When a person gets a gift from someone else, it’s usually requested that the person that receives the gift take good care of it. Imagine if the receiver just tossed away the gift he was given while the giver was still watching. This is what I felt with The Lord. I had no doubt that He loved me, for the Bible assures me of that, but does that not mean he can be upset with me? Mad even? I could not hear the Lord, for I fear sin might cloud our communication; I was under the impression that God was not speaking to me. I felt as if I were stepping across broken glass with The Lord and that gave the enemy the opportunity he so desperately desired.
There arrived a Sunday when I was still unsure with my relationship to the Lord. I regularly attended church because I had an obligation to be there and I thought God would be more likely to give me attention if I were in His house but I still received no word from Him. I was already frustrated and when someone confronted me about a doing a job that I did not want to do, it was the final straw. God wasn’t talking to me, but here I had Satan telling me to just walk out of the church and I had no reason to argue.
I quit my job at the church and was fully convinced that I was going to give myself back to the world until death. I stopped praying to commit myself to monetary gain, I stopped listening to Newsboys or Chris Tomlin to listen to Skrillex or The All-American Rejects and I quit reading the Holy Bible to spend my time playing video games. For the first week, I thought it wasn’t too bad. I thought if I was getting what I wanted, what else mattered? Although, because I knew so much about Christianity, I knew that God offered something that I could get on my own.
Shortly thereafter, I felt hollow, empty, incomplete. There were sections of my life that were not being filled by monetary gain, sacrilegious or irreverent music, nor video games. Regardless of how much time I spent in my separation from God, I knew that the hole in my life could only be filled by the Almighty God. I stayed firm though. I was angry with God but I wanted to hear what He thought about my behavior, and I thought that God could best be heard in the voice of a pastor.

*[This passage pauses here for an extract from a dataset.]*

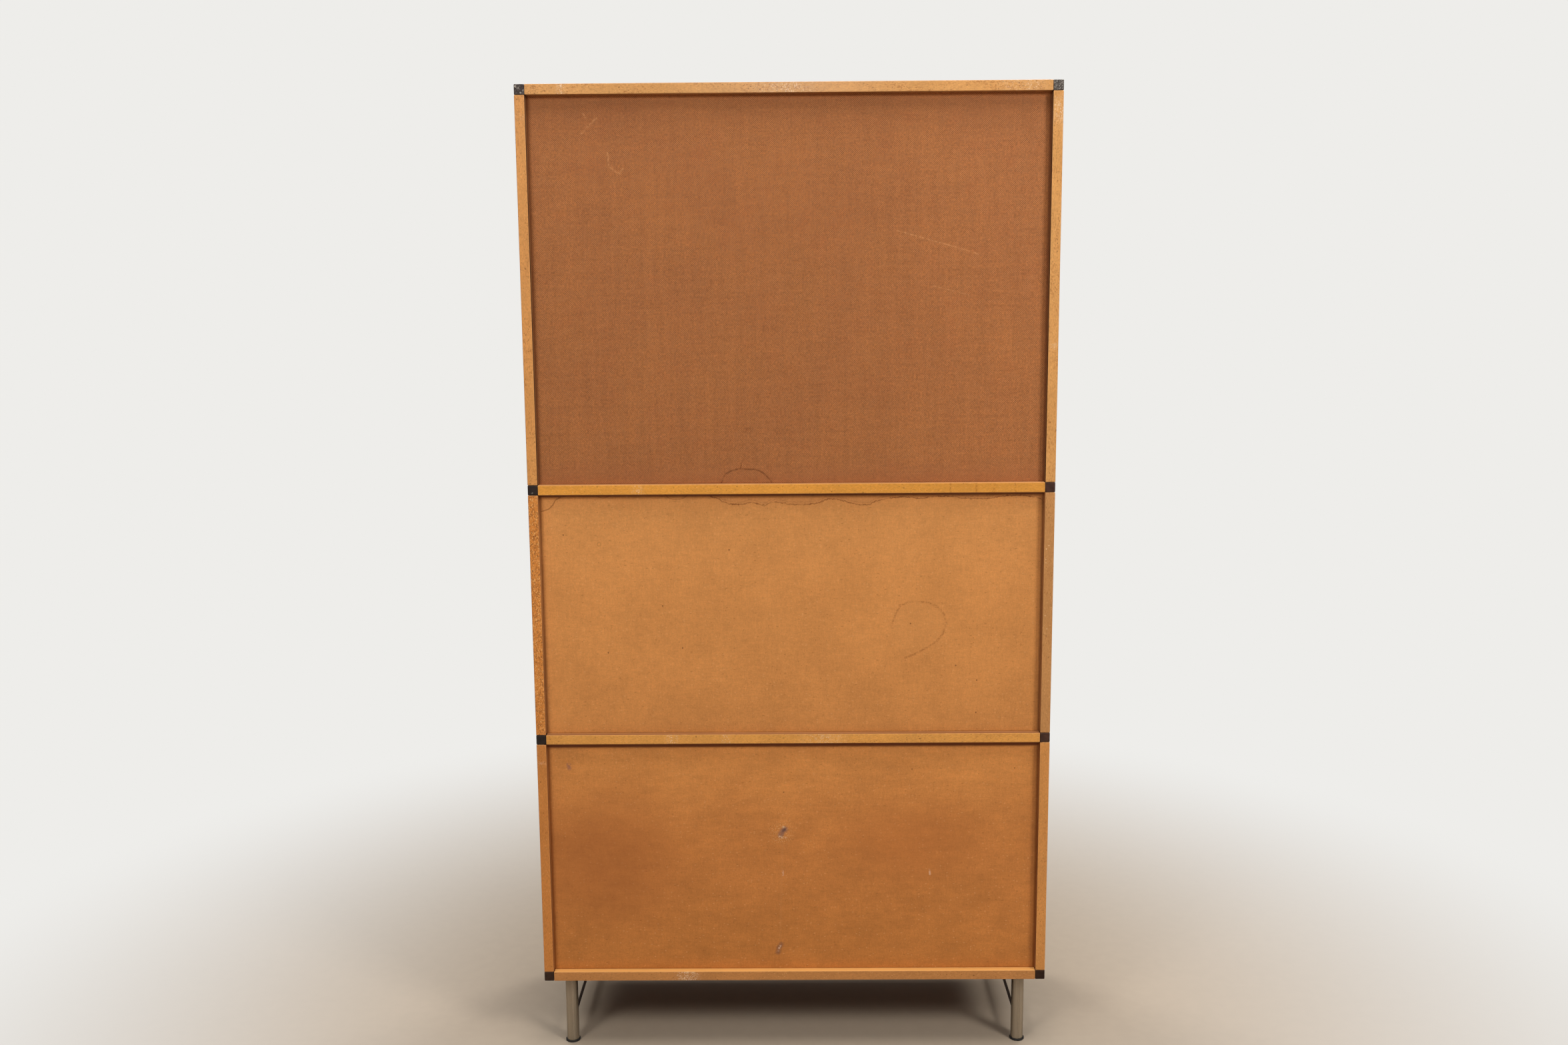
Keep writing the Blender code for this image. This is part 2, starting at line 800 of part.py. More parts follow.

Sunday morning, I attended a church that I didn’t usually visit on Sunday mornings. The pastor was speaking on Ecclesiastes 2. In chapter two, Solomon speaks as to the futility of the world. In fact, the entire purpose for the book was to spare readers the time to realize that everything is meaningless apart from God. In chapter two, Solomon tests the value in a Christian lifestyle by contrasting it with the opposite: by fully committing his devotion to the world. The wisest man to ever live found that nothing he could do by himself was ever profitable. By having this sermon preached on the one Sunday I decide to attend to see what He has to say, I felt God was telling me that what I was doing was entirely useless. If not for God, what is the purpose in anything we do when we run out of time here on earth?
I was awestruck at the message I heard, astonished that I heard what I needed to hear, and confused as to what I should do next. I returned to my home church and apologized to my pastor and my fellow brethren who worked beside me. I returned to First Baptist Church of South Lake Tahoe that Sunday in time to hear the pastor start a new series entitled “Are You a Fan or a Follower of Jesus?”
Something clicked those next few Sundays. Every Sunday for the duration of the series, I was intrigued and most interested to hear the pastor speak about how a fan would know about God but a follower knows God. The sermons focused on the distinction between fans of Jesus Christ and followers of Jesus Christ. A fan will know that He exists but an actual follower will actually love Him and commit their life to getting to know Our God. By the end of the series I knew that I had to spend every moment that was not spent making sure I had a life to live, living my life for God. Afterward, my perspective on the way I lived my life changed dramatically.
I realized that the only thing that is profitable and will always be profitable eternally is the Lord, because nothing else will remain eternal. With that, I continued to educate myself. I started reading my books once again and continue to build my relationship with the Lord by learning more about Him. My main concern is to always sustain a healthy Spiritual life by reading my Bible, getting proper education on biblical topics, regularly engaging in prayer and always trying to immerse myself in healthy fellowship with other believers.